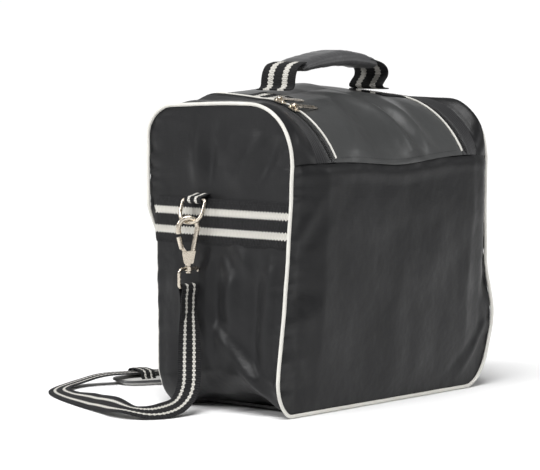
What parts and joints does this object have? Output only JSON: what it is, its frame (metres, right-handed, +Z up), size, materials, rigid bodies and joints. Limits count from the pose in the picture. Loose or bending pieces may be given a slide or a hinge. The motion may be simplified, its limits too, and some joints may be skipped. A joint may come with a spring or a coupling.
{
  "type": "skate bag",
  "caption": "Soft upright bag for ice skates: zipped lid, padded carrying handle, D-rings and a detachable shoulder strap with swivel snap hooks and a pad.",
  "frame": {"origin": "on the floor under the middle of the bag, without its loose strap", "axes": "+X along the wide front face, +Y from the front face to the rear face, +Z up"},
  "size_m": [0.5292, 0.3684, 0.389],
  "materials": {
    "bag_fabric": "charcoal-black satin nylon",
    "lid_fabric": "charcoal-black satin nylon",
    "webbing": "black webbing with woven off-white stripes",
    "strap_webbing": "25 mm black webbing with thin white stripes",
    "piping": "off-white cord piping",
    "zip_tape": "black ribbed tape",
    "zip_coil": "black nylon coil",
    "hardware": "satin champagne nickel",
    "padded": "padded black nylon",
    "foam": "foam filling",
    "board": "plain",
    "adjuster": "moulded black"
  },
  "bodies": {
    "bag": {"base_board": "board", "bottom_panel": "bag_fabric", "front_panel": "bag_fabric", "left_ring_tab": "webbing", "left_shoulder_panel": "bag_fabric", "left_side_band": "webbing", "left_side_panel": "bag_fabric", "pad_keepers": "strap_webbing", "rear_panel": "bag_fabric", "right_ring_tab": "webbing", "right_shoulder_panel": "bag_fabric", "right_side_band": "webbing", "right_side_panel": "bag_fabric", "seam_piping": "piping", "shoulder_pad": "padded", "strap_adjuster": "adjuster", "strap_long": "strap_webbing", "strap_short": "strap_webbing", "zip_coil_body": "zip_coil", "zip_tape_body": "zip_tape"},
    "lid": {"lid_panel": "lid_fabric", "lid_piping": "piping", "zip_tape_lid": "zip_tape", "zip_coil_lid": "zip_coil", "handle_foot_left": "webbing", "handle_foot_right": "webbing"},
    "handle": {"handle_leg_left": "webbing", "handle_leg_right": "webbing", "handle_grip_cover": "padded", "handle_grip_core": "foam"},
    "slider_front": {"zip_slider_front": "hardware"},
    "slider_rear": {"zip_slider_rear": "hardware"},
    "pull_front": {"zip_pull_front": "hardware"},
    "pull_rear": {"zip_pull_rear": "hardware"},
    "left_ring": {"left_d_ring": "hardware", "left_swivel_eye": "hardware", "left_strap_end": "strap_webbing"},
    "left_hook": {"left_hook_body": "hardware", "left_hook_rivet": "hardware", "left_swivel_pin": "hardware", "left_gate_spring": "hardware"},
    "left_gate": {"left_hook_gate": "hardware"},
    "right_ring": {"right_d_ring": "hardware", "right_swivel_eye": "hardware", "right_strap_end": "strap_webbing"},
    "right_hook": {"right_hook_body": "hardware", "right_hook_rivet": "hardware", "right_swivel_pin": "hardware", "right_gate_spring": "hardware"},
    "right_gate": {"right_hook_gate": "hardware"}
  },
  "joints": [
    {"name": "lid_hinge", "type": "hinge", "parent": "bag", "child": "lid", "pos_m": [0, -0.1069, 0.2683], "axis": [1, 0, 0], "range_deg": [0, 110]},
    {"name": "handle_flatten", "type": "slide", "parent": "lid", "child": "handle", "axis": [0, 0, 1], "range_m": [-0.016, 0], "stiffness_N_per_m": 300, "springref_m": 0.01, "deforming": ["handle_leg_left", "handle_leg_right"]},
    {"name": "zip_front", "type": "hinge", "parent": "lid", "child": "slider_front", "pos_m": [-0.119, 0, 0.218], "axis": [1, 0, 0], "range_deg": [0, 32]},
    {"name": "pull_front", "type": "hinge", "parent": "slider_front", "child": "pull_front", "pos_m": [-0.119, -0.05273, 0.33056], "axis": [0, -0.9056, -0.4242], "range_deg": [0, 150]},
    {"name": "zip_rear", "type": "hinge", "parent": "lid", "child": "slider_rear", "pos_m": [-0.119, 0, 0.218], "axis": [1, 0, 0], "range_deg": [0, 32]},
    {"name": "pull_rear", "type": "hinge", "parent": "slider_rear", "child": "pull_rear", "pos_m": [-0.119, -0.03259, 0.33795], "axis": [0, -0.965, -0.2622], "range_deg": [0, 150]},
    {"name": "left_ring_swing", "type": "hinge", "parent": "bag", "child": "left_ring", "pos_m": [-0.1885, 0.03, 0.229], "axis": [0, 1, 0], "range_deg": [0, 60]},
    {"name": "left_hook_swivel", "type": "hinge", "parent": "left_ring", "child": "left_hook", "pos_m": [-0.19752, 0.03, 0.20461], "axis": [0, 0, 1], "range_deg": [-3, 60]},
    {"name": "left_gate_open", "type": "hinge", "parent": "left_hook", "child": "left_gate", "pos_m": [-0.19858, 0.03106, 0.168], "axis": [0.7071, 0.7071, 0], "range_deg": [0, 22], "stiffness_Nm_per_rad": 0.05},
    {"name": "right_ring_swing", "type": "hinge", "parent": "bag", "child": "right_ring", "pos_m": [0.1885, 0.03, 0.229], "axis": [0, -1, 0], "range_deg": [0, 60]},
    {"name": "right_hook_swivel", "type": "hinge", "parent": "right_ring", "child": "right_hook", "pos_m": [0.19752, 0.03, 0.20461], "axis": [0, 0, -1], "range_deg": [-3, 60]},
    {"name": "right_gate_open", "type": "hinge", "parent": "right_hook", "child": "right_gate", "pos_m": [0.19858, 0.03106, 0.168], "axis": [0.7071, -0.7071, 0], "range_deg": [0, 22], "stiffness_Nm_per_rad": 0.05}
  ],
  "couplings": [
    {"joint": "zip_rear", "follows": "zip_front", "ratio": 1}
  ]
}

(Given instruction)
Output all of the data again. Match it exactly.

(Exercise output)
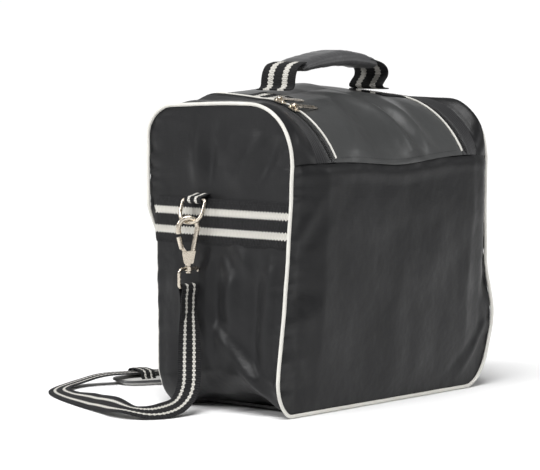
What parts and joints does this object have? Output only JSON: what it is, its frame (metres, right-handed, +Z up), size, materials, rigid bodies and joints. Limits count from the pose in the picture. Loose or bending pieces may be given a slide or a hinge. The motion may be simplified, its limits too, and some joints may be skipped. A joint may come with a spring or a coupling.
{
  "type": "skate bag",
  "caption": "Soft upright bag for ice skates: zipped lid, padded carrying handle, D-rings and a detachable shoulder strap with swivel snap hooks and a pad.",
  "frame": {"origin": "on the floor under the middle of the bag, without its loose strap", "axes": "+X along the wide front face, +Y from the front face to the rear face, +Z up"},
  "size_m": [0.5292, 0.3684, 0.389],
  "materials": {
    "bag_fabric": "charcoal-black satin nylon",
    "lid_fabric": "charcoal-black satin nylon",
    "webbing": "black webbing with woven off-white stripes",
    "strap_webbing": "25 mm black webbing with thin white stripes",
    "piping": "off-white cord piping",
    "zip_tape": "black ribbed tape",
    "zip_coil": "black nylon coil",
    "hardware": "satin champagne nickel",
    "padded": "padded black nylon",
    "foam": "foam filling",
    "board": "plain",
    "adjuster": "moulded black"
  },
  "bodies": {
    "bag": {"base_board": "board", "bottom_panel": "bag_fabric", "front_panel": "bag_fabric", "left_ring_tab": "webbing", "left_shoulder_panel": "bag_fabric", "left_side_band": "webbing", "left_side_panel": "bag_fabric", "pad_keepers": "strap_webbing", "rear_panel": "bag_fabric", "right_ring_tab": "webbing", "right_shoulder_panel": "bag_fabric", "right_side_band": "webbing", "right_side_panel": "bag_fabric", "seam_piping": "piping", "shoulder_pad": "padded", "strap_adjuster": "adjuster", "strap_long": "strap_webbing", "strap_short": "strap_webbing", "zip_coil_body": "zip_coil", "zip_tape_body": "zip_tape"},
    "lid": {"lid_panel": "lid_fabric", "lid_piping": "piping", "zip_tape_lid": "zip_tape", "zip_coil_lid": "zip_coil", "handle_foot_left": "webbing", "handle_foot_right": "webbing"},
    "handle": {"handle_leg_left": "webbing", "handle_leg_right": "webbing", "handle_grip_cover": "padded", "handle_grip_core": "foam"},
    "slider_front": {"zip_slider_front": "hardware"},
    "slider_rear": {"zip_slider_rear": "hardware"},
    "pull_front": {"zip_pull_front": "hardware"},
    "pull_rear": {"zip_pull_rear": "hardware"},
    "left_ring": {"left_d_ring": "hardware", "left_swivel_eye": "hardware", "left_strap_end": "strap_webbing"},
    "left_hook": {"left_hook_body": "hardware", "left_hook_rivet": "hardware", "left_swivel_pin": "hardware", "left_gate_spring": "hardware"},
    "left_gate": {"left_hook_gate": "hardware"},
    "right_ring": {"right_d_ring": "hardware", "right_swivel_eye": "hardware", "right_strap_end": "strap_webbing"},
    "right_hook": {"right_hook_body": "hardware", "right_hook_rivet": "hardware", "right_swivel_pin": "hardware", "right_gate_spring": "hardware"},
    "right_gate": {"right_hook_gate": "hardware"}
  },
  "joints": [
    {"name": "lid_hinge", "type": "hinge", "parent": "bag", "child": "lid", "pos_m": [0, -0.1069, 0.2683], "axis": [1, 0, 0], "range_deg": [0, 110]},
    {"name": "handle_flatten", "type": "slide", "parent": "lid", "child": "handle", "axis": [0, 0, 1], "range_m": [-0.016, 0], "stiffness_N_per_m": 300, "springref_m": 0.01, "deforming": ["handle_leg_left", "handle_leg_right"]},
    {"name": "zip_front", "type": "hinge", "parent": "lid", "child": "slider_front", "pos_m": [-0.119, 0, 0.218], "axis": [1, 0, 0], "range_deg": [0, 32]},
    {"name": "pull_front", "type": "hinge", "parent": "slider_front", "child": "pull_front", "pos_m": [-0.119, -0.05273, 0.33056], "axis": [0, -0.9056, -0.4242], "range_deg": [0, 150]},
    {"name": "zip_rear", "type": "hinge", "parent": "lid", "child": "slider_rear", "pos_m": [-0.119, 0, 0.218], "axis": [1, 0, 0], "range_deg": [0, 32]},
    {"name": "pull_rear", "type": "hinge", "parent": "slider_rear", "child": "pull_rear", "pos_m": [-0.119, -0.03259, 0.33795], "axis": [0, -0.965, -0.2622], "range_deg": [0, 150]},
    {"name": "left_ring_swing", "type": "hinge", "parent": "bag", "child": "left_ring", "pos_m": [-0.1885, 0.03, 0.229], "axis": [0, 1, 0], "range_deg": [0, 60]},
    {"name": "left_hook_swivel", "type": "hinge", "parent": "left_ring", "child": "left_hook", "pos_m": [-0.19752, 0.03, 0.20461], "axis": [0, 0, 1], "range_deg": [-3, 60]},
    {"name": "left_gate_open", "type": "hinge", "parent": "left_hook", "child": "left_gate", "pos_m": [-0.19858, 0.03106, 0.168], "axis": [0.7071, 0.7071, 0], "range_deg": [0, 22], "stiffness_Nm_per_rad": 0.05},
    {"name": "right_ring_swing", "type": "hinge", "parent": "bag", "child": "right_ring", "pos_m": [0.1885, 0.03, 0.229], "axis": [0, -1, 0], "range_deg": [0, 60]},
    {"name": "right_hook_swivel", "type": "hinge", "parent": "right_ring", "child": "right_hook", "pos_m": [0.19752, 0.03, 0.20461], "axis": [0, 0, -1], "range_deg": [-3, 60]},
    {"name": "right_gate_open", "type": "hinge", "parent": "right_hook", "child": "right_gate", "pos_m": [0.19858, 0.03106, 0.168], "axis": [0.7071, -0.7071, 0], "range_deg": [0, 22], "stiffness_Nm_per_rad": 0.05}
  ],
  "couplings": [
    {"joint": "zip_rear", "follows": "zip_front", "ratio": 1}
  ]
}